As in the past few years, many of the bills specifically target trans people. “Transgender people across the country are enduring a historic and dangerous effort to control our bodies and our lives, fueled by extremist politics with the goal of erasing us from public life,” ACLU attorney Harper Seldin told The Hill.
“Taken together, these proposals are a blatant effort to deny transgender people the freedom to be ourselves at school, at work, and the support of the medical care many of us need to live,” he added. “We at the ACLU and our nationwide affiliate network stand ready to defend our freedoms and our families from this baseless assault.”

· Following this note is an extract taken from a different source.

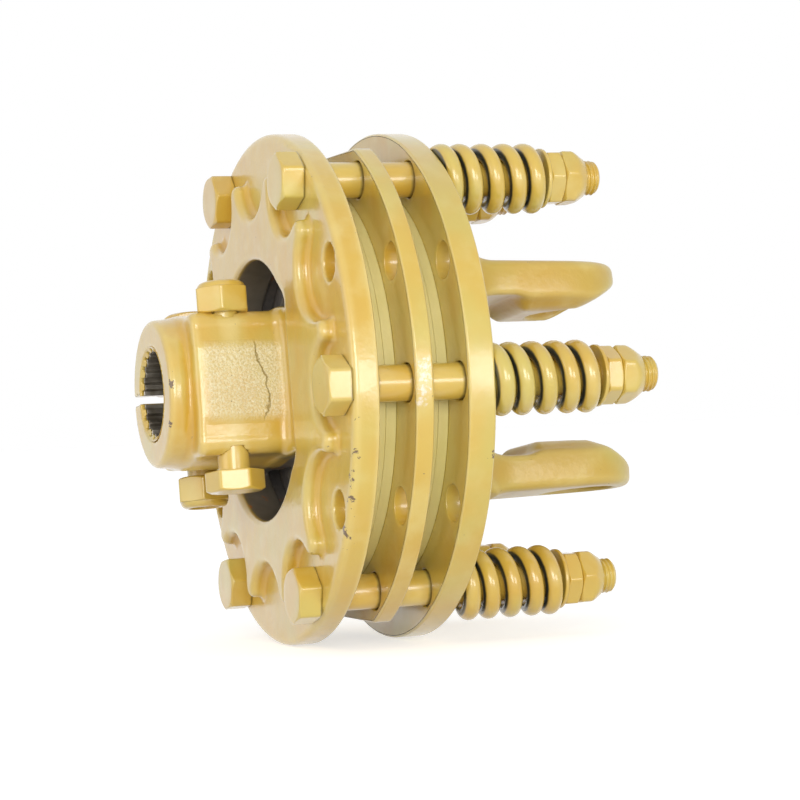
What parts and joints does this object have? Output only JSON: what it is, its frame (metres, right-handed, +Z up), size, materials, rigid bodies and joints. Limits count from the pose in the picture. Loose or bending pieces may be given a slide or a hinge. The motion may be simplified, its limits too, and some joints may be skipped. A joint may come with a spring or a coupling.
{
  "type": "torque limiter",
  "caption": "Friction torque limiter for a driveshaft: clamp hub with splined bore, plates pressed by coil springs on long bolts, and a yoke for a cross joint.",
  "frame": {"origin": "centre of the mouth of the splined bore, on the axis of rotation", "axes": "+X along the axis of rotation from the hub towards the yoke, +Z up as in the picture, spring bolts on both sides of the Y axis"},
  "size_m": [0.1992, 0.2074, 0.2],
  "materials": {
    "forging_paint": "thick glossy ochre paint on a forging, worn at edges",
    "plate_paint": "glossy ochre paint on flat steel, scratched on the rims",
    "fastener_paint": "glossy ochre paint over zinc, chipped at the corners",
    "spring_paint": "glossy ochre paint, dark between the coils",
    "drive_plate": "greenish overspray on bare steel",
    "lining": "dark friction lining",
    "bronze": "plain bearing bronze"
  },
  "bodies": {
    "hub": {"clamp_hub": "forging_paint", "flange": "forging_paint", "middle_plate": "plate_paint", "spring_bolt_1": "fastener_paint", "spring_bolt_2": "fastener_paint", "spring_bolt_3": "fastener_paint", "spring_bolt_4": "fastener_paint", "spring_bolt_5": "fastener_paint", "spring_bolt_6": "fastener_paint", "spring_1": "spring_paint", "spring_2": "spring_paint", "spring_3": "spring_paint", "spring_4": "spring_paint", "spring_5": "spring_paint", "spring_6": "spring_paint", "washer_1": "fastener_paint", "washer_2": "fastener_paint", "washer_3": "fastener_paint", "washer_4": "fastener_paint", "washer_5": "fastener_paint", "washer_6": "fastener_paint", "nut_1": "fastener_paint", "nut_2": "fastener_paint", "nut_3": "fastener_paint", "nut_4": "fastener_paint", "nut_5": "fastener_paint", "nut_6": "fastener_paint", "jam_nut_1": "fastener_paint", "jam_nut_2": "fastener_paint", "jam_nut_3": "fastener_paint", "jam_nut_4": "fastener_paint", "jam_nut_5": "fastener_paint", "jam_nut_6": "fastener_paint", "clamp_bolt_near": "fastener_paint", "clamp_bolt_far": "fastener_paint", "clamp_nut_near": "fastener_paint", "clamp_nut_far": "fastener_paint"},
    "pressure": {"pressure_plate": "plate_paint"},
    "output": {"yoke": "forging_paint", "bush": "bronze", "drive_plate_1": "drive_plate", "drive_plate_2": "drive_plate", "friction_disc_1": "lining", "friction_disc_2": "lining", "friction_disc_3": "lining", "friction_disc_4": "lining"}
  },
  "joints": [
    {"name": "slip", "type": "hinge", "parent": "hub", "child": "output", "pos_m": [0, 0, 0], "axis": [1, 0, 0], "continuous": true},
    {"name": "plate_lift", "type": "slide", "parent": "hub", "child": "pressure", "axis": [1, 0, 0], "range_m": [0, 0.0025], "stiffness_N_per_m": 20000, "deforming": ["spring_1", "spring_2", "spring_3", "spring_4", "spring_5", "spring_6"]}
  ]
}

The bills introduced so far are largely in the South and Midwest. Some are in Republican-dominated states that have already passed anti-LGBTQ+ laws, such as Florida, Georgia, Mississippi, Kentucky, Tennessee, Iowa, and Missouri. Others, however, are in Democratic-governed states where they have little chance of passage, such as Illinois, Minnesota, and Washington.
But even when such bills do not pass, they do harm, the ACLU points out, as debate over them is marked by hateful rhetoric. Young LGBTQ+ people feel particularly threatened, as indicated by a Trevor Project study last year.
“The ACLU will not stop speaking out against these cruel attacks nationwide,” the organization vowed in a statement on its website. “LGBTQ people have a right to live in safety, to thrive, and to be treated with dignity.”